On how to hit high notes

"You have to have support. You have to have resonance. People have to understand what you're saying. You have to be expressing the music. And you have to find a way to technically achieve that. There are some basics. The jaw has to be relaxed. The tongue has to be relaxed. Your mouth has to be in the right position. That just comes from doing it with the right person, the right teacher at the beginning, and then it becomes a habit and then you don't have to think about it anymore."

On singing in different languages

"The biggest chunk of operatic training is in linguistics and musicianship. It's not in vocal training. [I have to understand] not only what I'm singing, but what everyone else is singing. I sing Italian, Czech, Russian, French, German, English."
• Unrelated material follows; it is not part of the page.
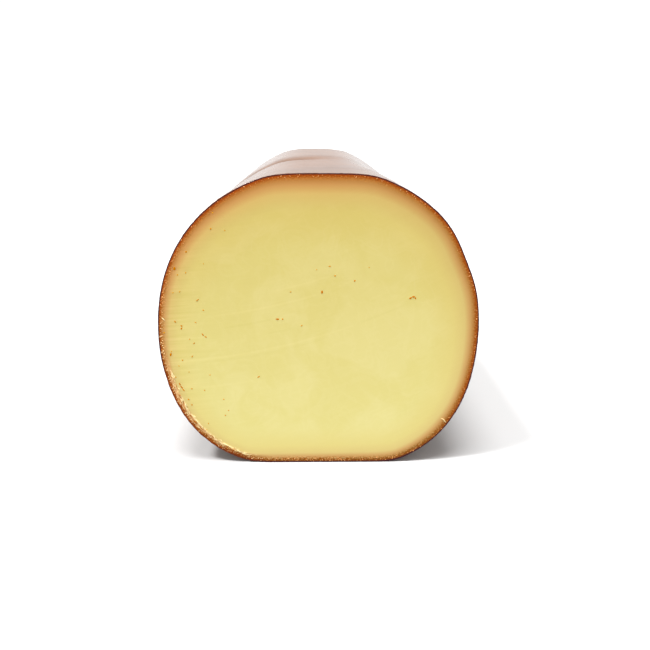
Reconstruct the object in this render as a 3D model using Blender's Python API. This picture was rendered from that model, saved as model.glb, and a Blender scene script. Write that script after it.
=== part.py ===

On why the Institute of Young Dramatic Voices focuses on 'unusual' voices

"I think they're often the most misunderstood during their development and we've got more people on the planet than we've ever had, why do we have fewer dramatic voices? Something is happening that's cutting them off at the pass somewhere and I've discovered where some of those places are. One of them — I think we lose the largest amount at the high school level and I think the reason for that is because they don't sing classical music as much as they used to, and the other reason is that when they do, the voice that matures and has a big sound usually does not fit into a high school chorus, a cappella choir ... Some a cappella choirs make room for [big voices], but most don't. If they're going for a choral sound, that voice is just going to be shut down to try and fit in."